— Begin DATA LINES —

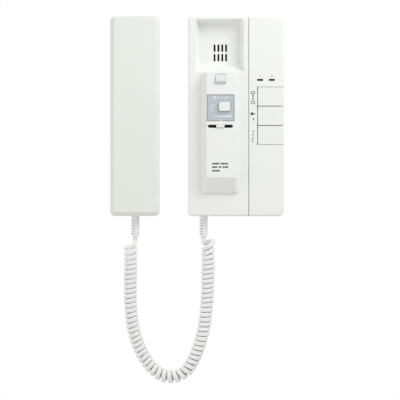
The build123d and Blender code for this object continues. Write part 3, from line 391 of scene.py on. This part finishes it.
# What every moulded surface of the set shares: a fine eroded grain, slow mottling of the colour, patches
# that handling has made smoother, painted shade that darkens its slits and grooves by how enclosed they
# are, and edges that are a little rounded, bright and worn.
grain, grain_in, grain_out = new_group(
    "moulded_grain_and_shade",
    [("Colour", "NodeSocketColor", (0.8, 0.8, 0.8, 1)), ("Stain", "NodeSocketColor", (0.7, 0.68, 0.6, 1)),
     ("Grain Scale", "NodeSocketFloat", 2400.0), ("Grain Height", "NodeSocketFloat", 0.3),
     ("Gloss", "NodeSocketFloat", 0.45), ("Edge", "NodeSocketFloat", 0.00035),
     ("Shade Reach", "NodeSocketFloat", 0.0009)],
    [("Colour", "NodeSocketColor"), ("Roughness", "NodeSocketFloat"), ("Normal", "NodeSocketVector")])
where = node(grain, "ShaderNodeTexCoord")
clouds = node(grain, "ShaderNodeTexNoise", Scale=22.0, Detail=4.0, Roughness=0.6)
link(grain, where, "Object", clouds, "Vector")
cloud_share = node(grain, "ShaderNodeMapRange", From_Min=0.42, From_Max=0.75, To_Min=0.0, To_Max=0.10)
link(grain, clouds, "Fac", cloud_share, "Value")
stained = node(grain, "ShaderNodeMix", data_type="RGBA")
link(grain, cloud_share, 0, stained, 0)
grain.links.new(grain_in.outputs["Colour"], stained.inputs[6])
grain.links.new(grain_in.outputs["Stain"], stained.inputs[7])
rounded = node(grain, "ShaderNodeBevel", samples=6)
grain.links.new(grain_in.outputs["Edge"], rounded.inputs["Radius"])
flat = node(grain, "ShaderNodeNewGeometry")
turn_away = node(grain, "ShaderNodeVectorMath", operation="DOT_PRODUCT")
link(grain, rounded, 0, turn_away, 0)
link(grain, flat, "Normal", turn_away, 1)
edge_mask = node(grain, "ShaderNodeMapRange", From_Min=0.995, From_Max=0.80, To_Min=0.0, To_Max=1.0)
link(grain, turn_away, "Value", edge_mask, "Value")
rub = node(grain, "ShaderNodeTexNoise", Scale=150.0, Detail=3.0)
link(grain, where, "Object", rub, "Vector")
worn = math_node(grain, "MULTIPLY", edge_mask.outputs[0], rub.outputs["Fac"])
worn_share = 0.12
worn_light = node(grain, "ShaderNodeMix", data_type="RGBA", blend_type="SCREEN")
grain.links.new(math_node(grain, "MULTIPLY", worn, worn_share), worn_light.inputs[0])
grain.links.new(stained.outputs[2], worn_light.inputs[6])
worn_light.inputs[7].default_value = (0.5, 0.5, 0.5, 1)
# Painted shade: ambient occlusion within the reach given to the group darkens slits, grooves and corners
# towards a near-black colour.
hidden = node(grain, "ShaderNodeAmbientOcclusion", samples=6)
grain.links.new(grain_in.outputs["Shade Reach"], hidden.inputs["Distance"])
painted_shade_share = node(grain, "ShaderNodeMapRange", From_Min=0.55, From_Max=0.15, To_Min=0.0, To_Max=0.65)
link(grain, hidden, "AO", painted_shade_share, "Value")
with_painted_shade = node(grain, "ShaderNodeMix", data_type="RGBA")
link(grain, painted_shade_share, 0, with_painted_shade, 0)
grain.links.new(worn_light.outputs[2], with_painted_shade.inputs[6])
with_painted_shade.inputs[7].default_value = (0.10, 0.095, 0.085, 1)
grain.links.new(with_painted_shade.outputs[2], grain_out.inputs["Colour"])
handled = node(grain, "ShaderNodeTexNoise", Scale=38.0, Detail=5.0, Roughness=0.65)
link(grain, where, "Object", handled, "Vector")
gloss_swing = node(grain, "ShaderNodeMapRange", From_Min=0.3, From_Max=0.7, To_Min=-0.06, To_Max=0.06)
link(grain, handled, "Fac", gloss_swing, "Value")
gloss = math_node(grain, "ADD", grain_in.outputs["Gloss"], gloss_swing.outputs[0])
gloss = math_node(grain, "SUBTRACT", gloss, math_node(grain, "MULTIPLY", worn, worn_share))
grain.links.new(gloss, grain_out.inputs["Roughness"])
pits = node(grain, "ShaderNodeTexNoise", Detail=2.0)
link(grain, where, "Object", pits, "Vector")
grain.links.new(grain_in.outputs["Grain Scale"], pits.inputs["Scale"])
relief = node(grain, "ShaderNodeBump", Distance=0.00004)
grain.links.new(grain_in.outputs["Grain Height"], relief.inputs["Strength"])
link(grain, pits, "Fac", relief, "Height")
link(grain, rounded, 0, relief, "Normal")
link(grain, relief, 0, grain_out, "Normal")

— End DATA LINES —
— Begin DATA LINES —

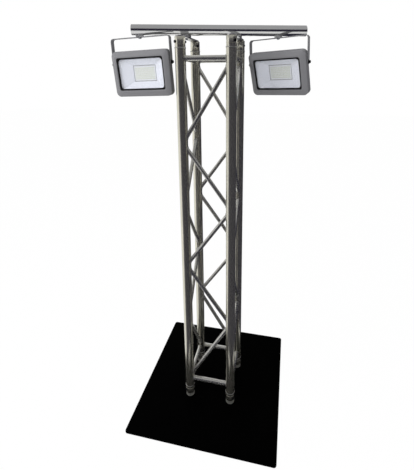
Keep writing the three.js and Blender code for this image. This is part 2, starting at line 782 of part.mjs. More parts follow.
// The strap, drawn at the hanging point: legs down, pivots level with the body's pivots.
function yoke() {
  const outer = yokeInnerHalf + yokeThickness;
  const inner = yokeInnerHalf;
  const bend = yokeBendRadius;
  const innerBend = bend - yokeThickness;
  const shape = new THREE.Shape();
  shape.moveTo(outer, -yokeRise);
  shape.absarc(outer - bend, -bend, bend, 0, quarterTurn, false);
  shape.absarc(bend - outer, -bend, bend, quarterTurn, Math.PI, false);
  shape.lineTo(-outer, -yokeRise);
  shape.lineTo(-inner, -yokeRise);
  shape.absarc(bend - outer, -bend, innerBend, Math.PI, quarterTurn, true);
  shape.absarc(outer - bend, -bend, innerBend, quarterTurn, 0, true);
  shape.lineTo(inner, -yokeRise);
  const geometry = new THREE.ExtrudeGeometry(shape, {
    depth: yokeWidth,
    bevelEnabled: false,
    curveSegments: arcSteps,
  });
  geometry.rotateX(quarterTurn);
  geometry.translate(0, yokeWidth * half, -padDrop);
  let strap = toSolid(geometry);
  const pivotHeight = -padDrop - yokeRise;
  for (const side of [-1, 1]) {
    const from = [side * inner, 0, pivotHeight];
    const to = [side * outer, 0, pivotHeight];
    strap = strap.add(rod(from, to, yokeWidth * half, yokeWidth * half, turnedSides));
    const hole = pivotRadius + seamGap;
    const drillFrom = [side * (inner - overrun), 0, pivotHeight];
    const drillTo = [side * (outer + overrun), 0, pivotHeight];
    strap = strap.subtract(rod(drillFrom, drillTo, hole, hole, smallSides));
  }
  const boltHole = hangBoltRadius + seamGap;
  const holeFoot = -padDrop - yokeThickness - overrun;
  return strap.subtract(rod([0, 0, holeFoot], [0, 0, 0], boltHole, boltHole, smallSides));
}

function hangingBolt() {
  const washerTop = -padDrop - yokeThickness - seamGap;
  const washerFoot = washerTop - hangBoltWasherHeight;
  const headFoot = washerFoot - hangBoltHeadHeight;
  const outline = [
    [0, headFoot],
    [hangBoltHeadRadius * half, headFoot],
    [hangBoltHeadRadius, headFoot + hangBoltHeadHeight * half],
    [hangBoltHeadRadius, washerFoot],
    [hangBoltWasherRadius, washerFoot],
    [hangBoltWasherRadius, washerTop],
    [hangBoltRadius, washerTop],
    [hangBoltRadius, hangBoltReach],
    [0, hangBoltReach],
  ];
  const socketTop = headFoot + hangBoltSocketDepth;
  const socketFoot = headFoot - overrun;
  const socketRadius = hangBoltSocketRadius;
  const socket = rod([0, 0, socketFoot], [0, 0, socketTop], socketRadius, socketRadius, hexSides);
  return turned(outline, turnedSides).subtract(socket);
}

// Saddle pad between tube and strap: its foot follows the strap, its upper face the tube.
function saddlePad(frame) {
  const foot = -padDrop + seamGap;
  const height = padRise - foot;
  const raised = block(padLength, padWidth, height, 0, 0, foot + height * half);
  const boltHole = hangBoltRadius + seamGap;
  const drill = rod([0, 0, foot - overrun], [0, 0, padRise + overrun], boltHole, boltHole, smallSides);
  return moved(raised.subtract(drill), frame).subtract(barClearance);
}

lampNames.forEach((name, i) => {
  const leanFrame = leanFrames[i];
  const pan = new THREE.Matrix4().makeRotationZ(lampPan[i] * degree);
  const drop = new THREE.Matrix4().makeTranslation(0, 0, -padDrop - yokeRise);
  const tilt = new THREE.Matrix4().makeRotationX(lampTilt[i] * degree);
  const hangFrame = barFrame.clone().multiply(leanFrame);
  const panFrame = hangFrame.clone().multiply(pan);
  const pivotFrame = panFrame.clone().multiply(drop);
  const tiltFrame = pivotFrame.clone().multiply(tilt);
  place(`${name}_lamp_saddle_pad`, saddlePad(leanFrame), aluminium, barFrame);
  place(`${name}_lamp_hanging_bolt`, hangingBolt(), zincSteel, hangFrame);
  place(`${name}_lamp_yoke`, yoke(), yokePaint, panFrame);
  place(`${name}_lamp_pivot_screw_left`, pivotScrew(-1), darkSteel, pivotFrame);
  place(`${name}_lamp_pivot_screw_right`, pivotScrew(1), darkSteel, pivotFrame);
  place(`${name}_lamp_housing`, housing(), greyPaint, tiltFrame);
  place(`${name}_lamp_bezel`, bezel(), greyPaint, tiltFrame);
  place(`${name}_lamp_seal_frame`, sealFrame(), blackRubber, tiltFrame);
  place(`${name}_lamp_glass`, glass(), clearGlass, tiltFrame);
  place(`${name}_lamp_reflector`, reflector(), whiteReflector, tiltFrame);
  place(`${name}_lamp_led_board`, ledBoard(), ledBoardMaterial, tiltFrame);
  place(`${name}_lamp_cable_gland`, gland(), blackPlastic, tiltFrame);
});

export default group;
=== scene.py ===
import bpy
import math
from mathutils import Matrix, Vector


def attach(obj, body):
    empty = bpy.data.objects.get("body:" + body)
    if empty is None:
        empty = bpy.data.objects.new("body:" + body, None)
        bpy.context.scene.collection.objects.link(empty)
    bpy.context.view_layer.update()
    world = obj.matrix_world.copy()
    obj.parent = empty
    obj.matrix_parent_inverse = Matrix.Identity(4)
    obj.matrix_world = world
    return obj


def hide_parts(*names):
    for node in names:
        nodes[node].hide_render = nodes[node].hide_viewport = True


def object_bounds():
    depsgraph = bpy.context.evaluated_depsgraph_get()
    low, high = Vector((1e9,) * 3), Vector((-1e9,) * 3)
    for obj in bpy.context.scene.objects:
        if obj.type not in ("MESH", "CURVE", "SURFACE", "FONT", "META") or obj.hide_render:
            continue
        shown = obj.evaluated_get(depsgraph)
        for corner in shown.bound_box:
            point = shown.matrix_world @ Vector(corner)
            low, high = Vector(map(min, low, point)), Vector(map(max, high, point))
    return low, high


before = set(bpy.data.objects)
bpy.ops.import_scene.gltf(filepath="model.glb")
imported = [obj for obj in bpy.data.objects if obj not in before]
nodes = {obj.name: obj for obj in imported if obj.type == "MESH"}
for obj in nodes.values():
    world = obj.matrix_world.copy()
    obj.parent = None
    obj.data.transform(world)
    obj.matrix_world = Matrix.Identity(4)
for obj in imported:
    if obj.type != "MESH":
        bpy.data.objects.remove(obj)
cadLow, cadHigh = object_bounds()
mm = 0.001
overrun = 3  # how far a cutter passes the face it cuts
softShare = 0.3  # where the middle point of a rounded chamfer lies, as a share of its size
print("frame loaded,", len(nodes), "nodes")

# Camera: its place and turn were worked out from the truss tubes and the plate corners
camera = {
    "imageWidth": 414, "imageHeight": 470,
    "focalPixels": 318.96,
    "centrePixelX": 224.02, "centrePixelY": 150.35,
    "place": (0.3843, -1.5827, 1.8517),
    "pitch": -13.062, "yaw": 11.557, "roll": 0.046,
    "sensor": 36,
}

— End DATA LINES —

- [TASK REQUIREMENTS] Using the data above, repeat exactly the lines that begin at the line with "pivotScrew(1), darkSteel, pivotFrame);" and end at the line with "for corner in", both ends included.

- [RESPONSE TO THE TASK]
  place(`${name}_lamp_pivot_screw_right`, pivotScrew(1), darkSteel, pivotFrame);
  place(`${name}_lamp_housing`, housing(), greyPaint, tiltFrame);
  place(`${name}_lamp_bezel`, bezel(), greyPaint, tiltFrame);
  place(`${name}_lamp_seal_frame`, sealFrame(), blackRubber, tiltFrame);
  place(`${name}_lamp_glass`, glass(), clearGlass, tiltFrame);
  place(`${name}_lamp_reflector`, reflector(), whiteReflector, tiltFrame);
  place(`${name}_lamp_led_board`, ledBoard(), ledBoardMaterial, tiltFrame);
  place(`${name}_lamp_cable_gland`, gland(), blackPlastic, tiltFrame);
});

export default group;
=== scene.py ===
import bpy
import math
from mathutils import Matrix, Vector


def attach(obj, body):
    empty = bpy.data.objects.get("body:" + body)
    if empty is None:
        empty = bpy.data.objects.new("body:" + body, None)
        bpy.context.scene.collection.objects.link(empty)
    bpy.context.view_layer.update()
    world = obj.matrix_world.copy()
    obj.parent = empty
    obj.matrix_parent_inverse = Matrix.Identity(4)
    obj.matrix_world = world
    return obj


def hide_parts(*names):
    for node in names:
        nodes[node].hide_render = nodes[node].hide_viewport = True


def object_bounds():
    depsgraph = bpy.context.evaluated_depsgraph_get()
    low, high = Vector((1e9,) * 3), Vector((-1e9,) * 3)
    for obj in bpy.context.scene.objects:
        if obj.type not in ("MESH", "CURVE", "SURFACE", "FONT", "META") or obj.hide_render:
            continue
        shown = obj.evaluated_get(depsgraph)
        for corner in shown.bound_box:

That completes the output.